Faculty Mentor: Pedro Regalado  

Project: This research project is part of a larger endeavor to create a digitized, interactive map of Latinx businesses in New York City for the years 1934 and 1964. To do so, Professor Regalado has acquired two Latinx “yellow” pages for each of those two years.

Research Tasks: The goal for the research assistant would be to create a dataset of the 1934 book that would include business name, address, and type. However, Professor Regalado would also like to think with the student about how such a task could lend itself to research about advertisements, culture, business clusterings, etc that they may find interesting as it relates to Latinx migration and community-building.

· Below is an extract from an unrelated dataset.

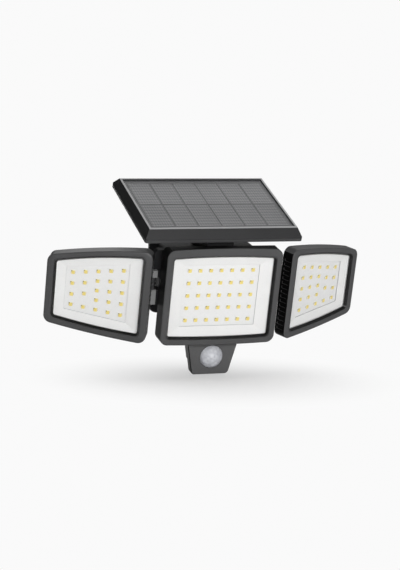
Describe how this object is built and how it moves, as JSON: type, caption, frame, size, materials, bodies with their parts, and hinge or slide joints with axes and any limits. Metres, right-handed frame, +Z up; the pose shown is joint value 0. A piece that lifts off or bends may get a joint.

The only required skill is Spanish proficiency since the book is in Spanish. It would also be helpful to have some familiarity with Microsoft Excel.

 

Priests' Wives and Concubines in the Medieval West

Faculty Mentor: Fiona Griffiths  

Project: This project focuses on women married to or living with priests from the early ninth century to the end of the twelfth century. By the end of this period, celibacy was largely established as an expectation for priests (even if clerical continence was never absolute). Professor Griffiths is primarily focused on southern Germany, where records for gifts of property often reveal evidence for "presbiterae" (the female form of priest - usually meaning the priest's wife, although sometimes possibly also the "priestess"). Professor Griffiths is interested in what role these women played in their communities, their patronage of local monasteries, and their social background (although this information is elusive).

Research Tasks: A research assistant working on this project might help to read through canon law on marriage (in English translation), compile records of identified priests' wives and related bibliography, or read source materials in original languages (Latin, French, or German would be helpful, although not totally necessary). Database experience could also be useful.